Set task: Check every line below for the word "from" and show those that hold it.

Input rows:
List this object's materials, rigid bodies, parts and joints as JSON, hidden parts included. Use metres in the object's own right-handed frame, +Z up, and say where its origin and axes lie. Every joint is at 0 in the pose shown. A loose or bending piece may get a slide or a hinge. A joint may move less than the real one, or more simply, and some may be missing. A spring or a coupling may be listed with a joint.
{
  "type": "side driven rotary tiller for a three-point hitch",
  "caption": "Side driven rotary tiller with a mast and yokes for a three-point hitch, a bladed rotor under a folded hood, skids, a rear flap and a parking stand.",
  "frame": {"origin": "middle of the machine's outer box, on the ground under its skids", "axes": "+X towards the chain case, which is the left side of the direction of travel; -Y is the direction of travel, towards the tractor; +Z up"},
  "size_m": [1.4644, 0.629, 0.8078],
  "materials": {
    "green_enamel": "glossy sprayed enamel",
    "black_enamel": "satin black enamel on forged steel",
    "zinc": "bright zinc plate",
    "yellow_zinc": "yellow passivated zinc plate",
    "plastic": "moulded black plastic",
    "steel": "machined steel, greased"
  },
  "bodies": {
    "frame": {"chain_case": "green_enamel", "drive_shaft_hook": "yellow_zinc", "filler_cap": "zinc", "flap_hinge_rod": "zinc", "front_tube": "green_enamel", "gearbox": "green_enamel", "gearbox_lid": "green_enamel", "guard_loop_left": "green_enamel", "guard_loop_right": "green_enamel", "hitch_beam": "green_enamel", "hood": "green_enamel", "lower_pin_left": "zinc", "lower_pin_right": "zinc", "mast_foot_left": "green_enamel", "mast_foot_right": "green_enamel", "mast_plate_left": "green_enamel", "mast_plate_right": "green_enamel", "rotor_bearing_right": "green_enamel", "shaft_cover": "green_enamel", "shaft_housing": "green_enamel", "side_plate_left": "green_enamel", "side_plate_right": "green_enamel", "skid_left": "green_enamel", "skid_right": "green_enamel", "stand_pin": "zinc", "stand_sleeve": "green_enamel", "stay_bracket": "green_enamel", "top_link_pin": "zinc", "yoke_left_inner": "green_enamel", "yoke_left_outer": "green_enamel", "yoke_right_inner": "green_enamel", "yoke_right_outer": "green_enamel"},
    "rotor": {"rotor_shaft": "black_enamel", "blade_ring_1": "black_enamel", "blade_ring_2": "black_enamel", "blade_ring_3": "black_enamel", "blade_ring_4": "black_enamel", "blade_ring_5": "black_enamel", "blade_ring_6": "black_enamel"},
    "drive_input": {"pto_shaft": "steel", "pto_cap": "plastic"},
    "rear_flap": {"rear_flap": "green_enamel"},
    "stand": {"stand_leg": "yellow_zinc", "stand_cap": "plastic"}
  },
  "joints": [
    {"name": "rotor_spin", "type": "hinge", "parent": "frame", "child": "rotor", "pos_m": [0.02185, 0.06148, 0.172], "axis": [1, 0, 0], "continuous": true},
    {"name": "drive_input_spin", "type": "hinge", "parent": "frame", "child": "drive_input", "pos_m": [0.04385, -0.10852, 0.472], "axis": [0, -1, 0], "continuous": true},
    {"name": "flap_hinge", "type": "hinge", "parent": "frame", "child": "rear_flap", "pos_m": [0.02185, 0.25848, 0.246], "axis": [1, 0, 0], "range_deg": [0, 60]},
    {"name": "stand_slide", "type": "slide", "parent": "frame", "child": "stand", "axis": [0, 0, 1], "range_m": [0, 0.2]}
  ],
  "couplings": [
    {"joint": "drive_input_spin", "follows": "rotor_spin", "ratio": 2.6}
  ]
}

==

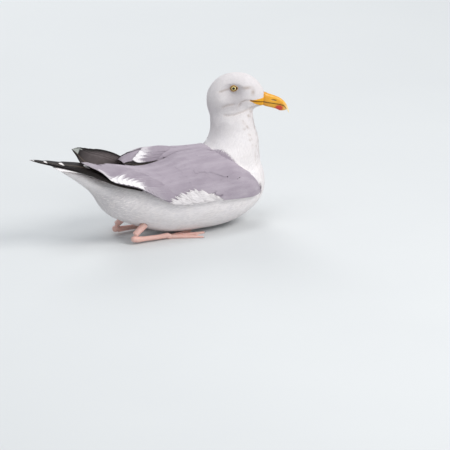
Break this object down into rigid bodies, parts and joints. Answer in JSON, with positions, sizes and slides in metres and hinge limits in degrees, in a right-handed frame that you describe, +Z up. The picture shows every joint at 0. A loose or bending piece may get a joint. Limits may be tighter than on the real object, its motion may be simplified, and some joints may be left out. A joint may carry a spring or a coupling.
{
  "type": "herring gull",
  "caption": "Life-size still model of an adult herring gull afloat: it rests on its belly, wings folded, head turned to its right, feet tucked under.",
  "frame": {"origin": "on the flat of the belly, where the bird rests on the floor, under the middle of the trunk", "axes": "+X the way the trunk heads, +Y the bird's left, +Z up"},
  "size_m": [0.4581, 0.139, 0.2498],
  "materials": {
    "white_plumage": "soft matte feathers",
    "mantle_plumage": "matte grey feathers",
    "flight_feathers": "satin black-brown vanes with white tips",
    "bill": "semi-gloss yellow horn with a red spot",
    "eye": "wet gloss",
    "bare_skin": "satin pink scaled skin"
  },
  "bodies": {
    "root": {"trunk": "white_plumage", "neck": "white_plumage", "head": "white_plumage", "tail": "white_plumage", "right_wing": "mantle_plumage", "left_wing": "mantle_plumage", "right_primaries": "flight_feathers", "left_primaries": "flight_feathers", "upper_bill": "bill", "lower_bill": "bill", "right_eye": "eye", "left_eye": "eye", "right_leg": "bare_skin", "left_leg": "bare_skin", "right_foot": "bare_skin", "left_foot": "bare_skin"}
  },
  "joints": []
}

==

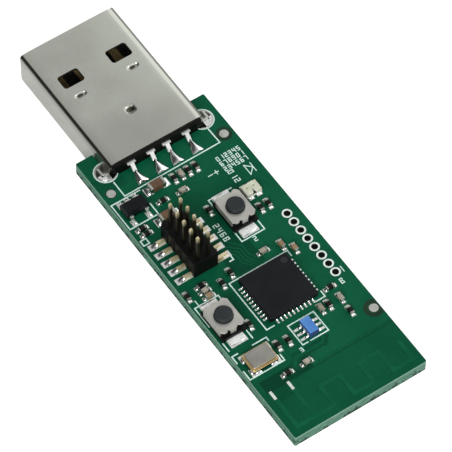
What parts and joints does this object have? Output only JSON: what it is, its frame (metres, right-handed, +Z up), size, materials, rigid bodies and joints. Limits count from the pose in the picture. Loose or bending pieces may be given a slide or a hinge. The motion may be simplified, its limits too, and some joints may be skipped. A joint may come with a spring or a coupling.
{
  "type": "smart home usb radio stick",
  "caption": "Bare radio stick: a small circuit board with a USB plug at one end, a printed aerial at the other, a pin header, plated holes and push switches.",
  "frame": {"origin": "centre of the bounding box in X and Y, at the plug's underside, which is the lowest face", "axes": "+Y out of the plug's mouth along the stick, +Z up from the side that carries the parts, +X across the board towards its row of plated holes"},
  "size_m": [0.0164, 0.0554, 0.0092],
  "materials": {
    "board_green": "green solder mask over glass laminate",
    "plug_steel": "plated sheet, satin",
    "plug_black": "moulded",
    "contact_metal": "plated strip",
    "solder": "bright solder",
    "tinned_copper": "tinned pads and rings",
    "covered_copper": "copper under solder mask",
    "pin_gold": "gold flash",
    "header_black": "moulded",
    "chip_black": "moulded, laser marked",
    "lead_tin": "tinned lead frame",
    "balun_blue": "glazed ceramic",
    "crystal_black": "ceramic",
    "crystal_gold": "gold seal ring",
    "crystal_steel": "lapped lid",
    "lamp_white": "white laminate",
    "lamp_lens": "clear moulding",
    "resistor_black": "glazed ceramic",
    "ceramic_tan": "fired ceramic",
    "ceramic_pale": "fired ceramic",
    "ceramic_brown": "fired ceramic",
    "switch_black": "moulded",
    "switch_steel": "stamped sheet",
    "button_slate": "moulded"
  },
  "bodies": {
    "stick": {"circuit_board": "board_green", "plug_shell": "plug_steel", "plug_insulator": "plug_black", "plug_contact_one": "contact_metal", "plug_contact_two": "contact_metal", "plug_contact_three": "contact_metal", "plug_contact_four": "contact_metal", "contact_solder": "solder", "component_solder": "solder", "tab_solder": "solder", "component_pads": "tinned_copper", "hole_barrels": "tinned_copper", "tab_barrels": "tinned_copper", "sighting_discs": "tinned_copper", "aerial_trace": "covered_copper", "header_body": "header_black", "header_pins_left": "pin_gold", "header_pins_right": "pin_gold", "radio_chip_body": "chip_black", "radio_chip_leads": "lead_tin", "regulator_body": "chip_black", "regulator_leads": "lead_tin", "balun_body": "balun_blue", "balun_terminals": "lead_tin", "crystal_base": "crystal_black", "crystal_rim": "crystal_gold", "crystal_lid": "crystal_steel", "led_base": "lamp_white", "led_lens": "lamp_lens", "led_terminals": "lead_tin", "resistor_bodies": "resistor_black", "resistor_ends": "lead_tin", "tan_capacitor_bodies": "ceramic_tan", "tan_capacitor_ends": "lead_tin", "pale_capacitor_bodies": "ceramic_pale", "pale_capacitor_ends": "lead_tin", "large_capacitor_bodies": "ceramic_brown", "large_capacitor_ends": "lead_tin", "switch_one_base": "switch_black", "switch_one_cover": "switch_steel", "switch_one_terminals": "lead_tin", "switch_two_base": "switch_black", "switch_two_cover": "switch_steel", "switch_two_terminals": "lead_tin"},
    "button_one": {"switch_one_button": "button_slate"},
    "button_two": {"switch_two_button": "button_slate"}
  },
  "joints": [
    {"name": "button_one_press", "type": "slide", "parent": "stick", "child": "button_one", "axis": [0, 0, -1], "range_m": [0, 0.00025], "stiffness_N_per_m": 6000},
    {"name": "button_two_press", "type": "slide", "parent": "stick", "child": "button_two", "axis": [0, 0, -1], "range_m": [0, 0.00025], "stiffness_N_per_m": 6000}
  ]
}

Final answer:
What parts and joints does this object have? Output only JSON: what it is, its frame (metres, right-handed, +Z up), size, materials, rigid bodies and joints. Limits count from the pose in the picture. Loose or bending pieces may be given a slide or a hinge. The motion may be simplified, its limits too, and some joints may be skipped. A joint may come with a spring or a coupling.
  "frame": {"origin": "centre of the bounding box in X and Y, at the plug's underside, which is the lowest face", "axes": "+Y out of the plug's mouth along the stick, +Z up from the side that carries the parts, +X across the board towards its row of plated holes"},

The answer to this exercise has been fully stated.